A 6ª Turma do TRF da 1ª Região, por unanimidade, negou provimento à apelação interposta pela União contra a sentença, da 9ª Vara Federal da Seção Judiciária do Distrito Federal, que, em mandado de segurança, concedeu a ordem para assegurar ao apelado a sua matrícula no curso de reciclagem de formação de vigilante, a despeito da existência, em seu desfavor, de ação em trâmite na 3ª Vara Criminal da Comarca de Divinópolis/MG, por crime de furto qualificado.
Em suas razões, a União alegou que entre os vários requisitos para o exercício da profissão de vigilante, estão o de não apresentar antecedentes criminais, o qual não teria sido preenchido pelo impetrante.
Ao analisar o caso, o relator, desembargador federal Kassio Marques, esclareceu que ao se estabelecer normas para constituição e funcionamento das empresas particulares que exploram serviços de vigilância e de transporte de valores, a Lei nº 7.102/83, estabeleceu a inexistência de antecedentes criminais registrados como um dos requisitos a serem preenchidos pelo vigilante para o exercício de sua profissão. Asseverou que tal dispositivo está em harmonia com a previsão constitucional que condiciona o livre exercício de qualquer trabalho, ofício ou profissão ao atendimento das “qualificações profissionais que a lei estabelecer”. (inciso XIII do art. 5º).
O magistrado destacou que, de certo modo, o Estatuto do Desarmamento condicionou o porte de arma dos empregados das empresas de segurança privada e de transporte de valores à apresentação de certidão negativa de antecedentes criminais. Porém, o art. 38 do Decreto 5.123/2004 estipula que a autorização para o uso de arma de fogo, expedida em nome daquelas empresas pela Polícia Federal, deve ser precedida do atendimento de vários requisitos, entre os quais está justamente a comprovação de ausência de antecedentes criminais dos respectivos prepostos.
O desembargador concluiu, entretanto, que em uma pesquisa realizada na internet, não constatou a prolação de sentença de condenação na ação proposta em desfavor do autor perante a Comarca de Divinópolis; que na mesma pesquisa, não encontrou a indicação da existência de outras ações contra o autor; que as duas pesquisas, no site do TRF1, bem como das Seções Judiciária do Distrito Federal e do Estado de Minas Gerais, é possível emitir certidões de que nada consta referente ao CPF do impetrante.
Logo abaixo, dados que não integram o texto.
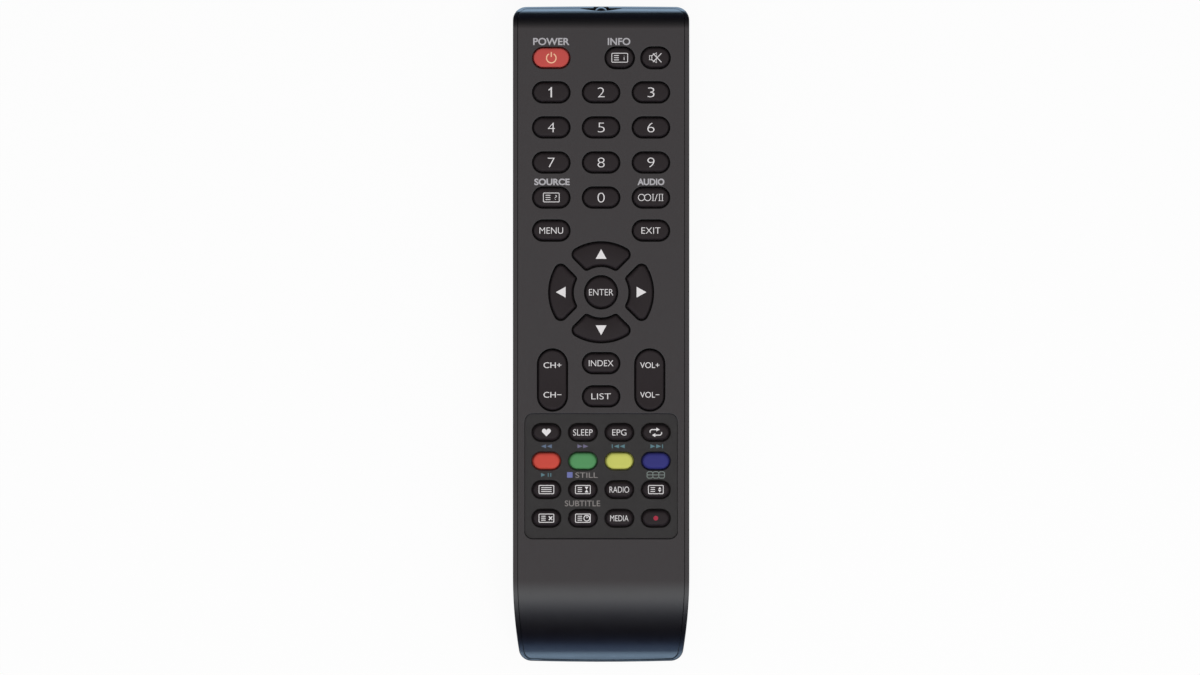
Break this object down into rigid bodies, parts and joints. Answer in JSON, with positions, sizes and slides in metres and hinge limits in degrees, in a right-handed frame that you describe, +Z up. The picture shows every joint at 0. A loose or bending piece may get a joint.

Desse modo, “caracterizada a natureza episódica e isolada do evento criminoso no qual supostamente envolvido o impetrante, reputo condizente a sua vida pregressa com a necessária idoneidade moral exigida para fins da pretendida certificação profissional”, finalizou.
O recurso ficou assim ementado:
ADMINISTRATIVO E CONSTITUCIONAL. EXERCÍCIO DA PROFISSÃO DE VIGILANTE. ANTECEDENTES CRIMINAIS. PRINCÍPIOS CONSTITUCIONAIS E NORMAS LEGAIS. PONDERAÇÃO. 1. O aparato estatal foi induvidosamente dotado, tanto pelo legislador constitucional como infraconstitucional, da prerrogativa de impor limites objetivos ao exercício de atividades profissionais. E, nesse âmbito, se insere a prática do ato de habilitação ao exercício da atividade de vigilante, o qual tangencia a própria incolumidade pública. 2. A despeito do arcabouço legal e constitucional que visa a preservar o bem jurídico imaterial da paz pública (inciso VI do art. 16 da Lei 7.102/83 c/c o inciso XIII do art. 5°), este Regional Federal vem seguindo o entendimento jurisprudencial, consolidado no âmbito do Superior Tribunal de Justiça (AgInt no AREsp-948.181/SP, Ministro Og Fernandes, DJ de 27.10.2016) e do Supremo Tribunal Federal (AgRg no RE-892.938, Ministro Celso de Mello, DJ de 14.8.2015), de que a presunção de inocência, assegurada no inciso LVII do art. 5° da Constituição Federal, não é compatível com a criação de embaraços à realização ou à certificação de cursos de reciclagem de vigilantes em razão da mera pendência de inquérito ou ação criminal. 3. Hipótese em que não há qualquer notícia da prolação de sentença na única ação criminal proposta contra o impetrante; e em que os demais elementos dos autos sinalizam que sua vida pregressa é condizente com a necessária idoneidade moral exigida para fins da pretendia certificação profissional. 4. Apelação e remessa oficial de que se conhece e a que se nega provimento.
Diante do exposto, o Colegiado acompanhando o voto do relator, negou provimento à apelação.